BRIEF:
Copy each line where the word "from" occurs.

GIVEN DATA:
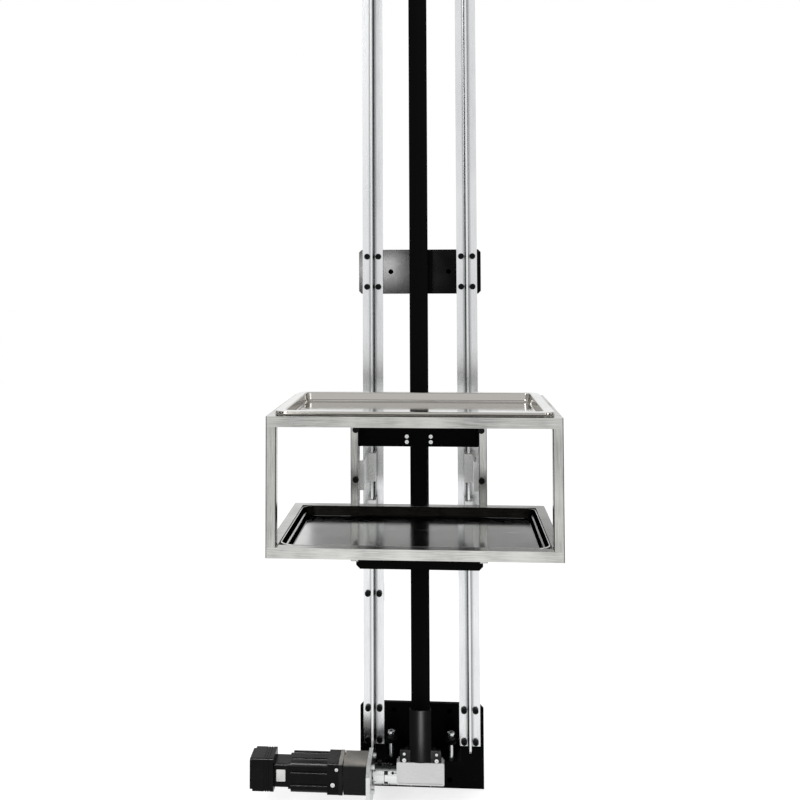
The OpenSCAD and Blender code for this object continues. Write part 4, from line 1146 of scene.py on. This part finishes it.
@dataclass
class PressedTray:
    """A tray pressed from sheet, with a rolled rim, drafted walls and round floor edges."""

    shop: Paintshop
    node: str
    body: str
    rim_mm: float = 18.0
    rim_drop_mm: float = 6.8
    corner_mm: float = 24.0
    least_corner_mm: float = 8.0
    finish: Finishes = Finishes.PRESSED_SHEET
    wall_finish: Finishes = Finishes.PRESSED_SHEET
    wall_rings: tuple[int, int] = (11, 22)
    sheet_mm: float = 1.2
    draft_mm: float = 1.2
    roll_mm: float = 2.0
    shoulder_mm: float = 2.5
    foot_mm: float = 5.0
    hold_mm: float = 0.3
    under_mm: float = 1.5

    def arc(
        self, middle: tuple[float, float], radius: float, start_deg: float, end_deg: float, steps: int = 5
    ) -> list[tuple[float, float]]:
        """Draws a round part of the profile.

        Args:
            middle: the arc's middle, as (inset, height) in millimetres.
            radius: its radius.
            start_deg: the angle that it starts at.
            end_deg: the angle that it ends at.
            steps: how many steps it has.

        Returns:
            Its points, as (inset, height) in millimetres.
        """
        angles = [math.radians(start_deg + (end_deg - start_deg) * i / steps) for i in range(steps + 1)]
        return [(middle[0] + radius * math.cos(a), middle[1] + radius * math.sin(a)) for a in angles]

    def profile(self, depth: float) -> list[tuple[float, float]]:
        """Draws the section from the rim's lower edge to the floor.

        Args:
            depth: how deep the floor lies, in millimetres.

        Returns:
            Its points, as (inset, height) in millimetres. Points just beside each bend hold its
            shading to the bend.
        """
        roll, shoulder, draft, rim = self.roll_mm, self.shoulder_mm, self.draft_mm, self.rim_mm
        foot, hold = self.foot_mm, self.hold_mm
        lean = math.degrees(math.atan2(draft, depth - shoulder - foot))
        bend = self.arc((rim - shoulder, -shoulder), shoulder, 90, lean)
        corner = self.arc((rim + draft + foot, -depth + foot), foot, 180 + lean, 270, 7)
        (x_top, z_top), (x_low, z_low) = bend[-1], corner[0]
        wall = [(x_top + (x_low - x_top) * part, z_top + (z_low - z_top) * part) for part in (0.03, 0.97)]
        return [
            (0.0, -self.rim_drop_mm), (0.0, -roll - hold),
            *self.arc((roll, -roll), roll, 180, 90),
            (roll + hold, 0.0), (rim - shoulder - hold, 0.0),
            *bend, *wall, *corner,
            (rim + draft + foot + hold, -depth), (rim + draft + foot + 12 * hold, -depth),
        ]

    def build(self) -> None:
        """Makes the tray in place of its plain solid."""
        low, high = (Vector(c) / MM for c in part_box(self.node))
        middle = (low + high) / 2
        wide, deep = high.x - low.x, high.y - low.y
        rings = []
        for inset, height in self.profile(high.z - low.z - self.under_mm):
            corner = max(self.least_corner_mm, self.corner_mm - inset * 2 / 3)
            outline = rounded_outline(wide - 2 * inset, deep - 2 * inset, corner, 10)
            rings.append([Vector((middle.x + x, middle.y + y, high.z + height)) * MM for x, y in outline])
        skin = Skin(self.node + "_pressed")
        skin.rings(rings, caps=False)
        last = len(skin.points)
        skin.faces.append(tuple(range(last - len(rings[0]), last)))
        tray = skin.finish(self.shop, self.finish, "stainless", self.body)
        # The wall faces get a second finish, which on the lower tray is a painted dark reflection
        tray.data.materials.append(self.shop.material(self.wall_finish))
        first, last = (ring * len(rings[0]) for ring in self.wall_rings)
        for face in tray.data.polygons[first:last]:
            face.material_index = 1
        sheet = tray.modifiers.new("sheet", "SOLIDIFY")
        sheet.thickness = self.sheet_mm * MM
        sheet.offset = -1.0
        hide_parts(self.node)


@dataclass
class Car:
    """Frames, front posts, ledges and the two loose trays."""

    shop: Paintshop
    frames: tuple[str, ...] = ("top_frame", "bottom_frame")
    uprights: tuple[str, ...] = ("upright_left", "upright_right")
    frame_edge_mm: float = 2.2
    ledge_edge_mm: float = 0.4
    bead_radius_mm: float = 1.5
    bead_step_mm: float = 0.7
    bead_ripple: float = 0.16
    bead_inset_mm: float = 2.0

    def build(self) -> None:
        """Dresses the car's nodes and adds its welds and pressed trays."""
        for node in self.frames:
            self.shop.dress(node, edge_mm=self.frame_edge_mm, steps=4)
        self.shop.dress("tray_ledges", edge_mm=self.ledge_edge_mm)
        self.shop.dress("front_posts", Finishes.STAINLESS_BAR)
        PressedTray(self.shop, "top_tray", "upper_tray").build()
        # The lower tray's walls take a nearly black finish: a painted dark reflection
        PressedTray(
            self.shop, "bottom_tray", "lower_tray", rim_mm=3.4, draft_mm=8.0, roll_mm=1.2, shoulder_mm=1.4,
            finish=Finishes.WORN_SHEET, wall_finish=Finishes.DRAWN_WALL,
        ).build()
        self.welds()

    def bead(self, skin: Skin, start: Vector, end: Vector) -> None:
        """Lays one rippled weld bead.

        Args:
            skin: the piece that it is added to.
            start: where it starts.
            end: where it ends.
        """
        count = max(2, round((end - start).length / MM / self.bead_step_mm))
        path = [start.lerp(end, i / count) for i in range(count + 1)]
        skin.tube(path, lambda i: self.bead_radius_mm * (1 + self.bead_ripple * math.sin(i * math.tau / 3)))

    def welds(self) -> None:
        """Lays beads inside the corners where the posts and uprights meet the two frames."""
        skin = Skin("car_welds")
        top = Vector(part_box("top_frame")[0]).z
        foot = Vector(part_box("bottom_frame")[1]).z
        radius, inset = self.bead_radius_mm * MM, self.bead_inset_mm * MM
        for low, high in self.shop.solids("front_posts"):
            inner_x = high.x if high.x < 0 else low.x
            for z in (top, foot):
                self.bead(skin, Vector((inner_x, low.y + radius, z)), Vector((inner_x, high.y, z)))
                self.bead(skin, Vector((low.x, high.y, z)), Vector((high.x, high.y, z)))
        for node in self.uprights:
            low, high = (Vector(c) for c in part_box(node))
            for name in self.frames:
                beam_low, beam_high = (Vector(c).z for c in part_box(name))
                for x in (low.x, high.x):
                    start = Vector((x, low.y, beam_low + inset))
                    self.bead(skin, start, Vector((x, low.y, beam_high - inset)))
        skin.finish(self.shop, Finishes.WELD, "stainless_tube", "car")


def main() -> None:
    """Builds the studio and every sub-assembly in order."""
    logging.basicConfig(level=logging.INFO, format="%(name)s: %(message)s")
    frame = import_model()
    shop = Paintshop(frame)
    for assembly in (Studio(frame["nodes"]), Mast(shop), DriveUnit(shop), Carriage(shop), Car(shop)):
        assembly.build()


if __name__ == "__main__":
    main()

ANSWER TO THE PROBLEM:
The OpenSCAD and Blender code for this object continues. Write part 4, from line 1146 of scene.py on. This part finishes it.
    """A tray pressed from sheet, with a rolled rim, drafted walls and round floor edges."""
        """Draws the section from the rim's lower edge to the floor.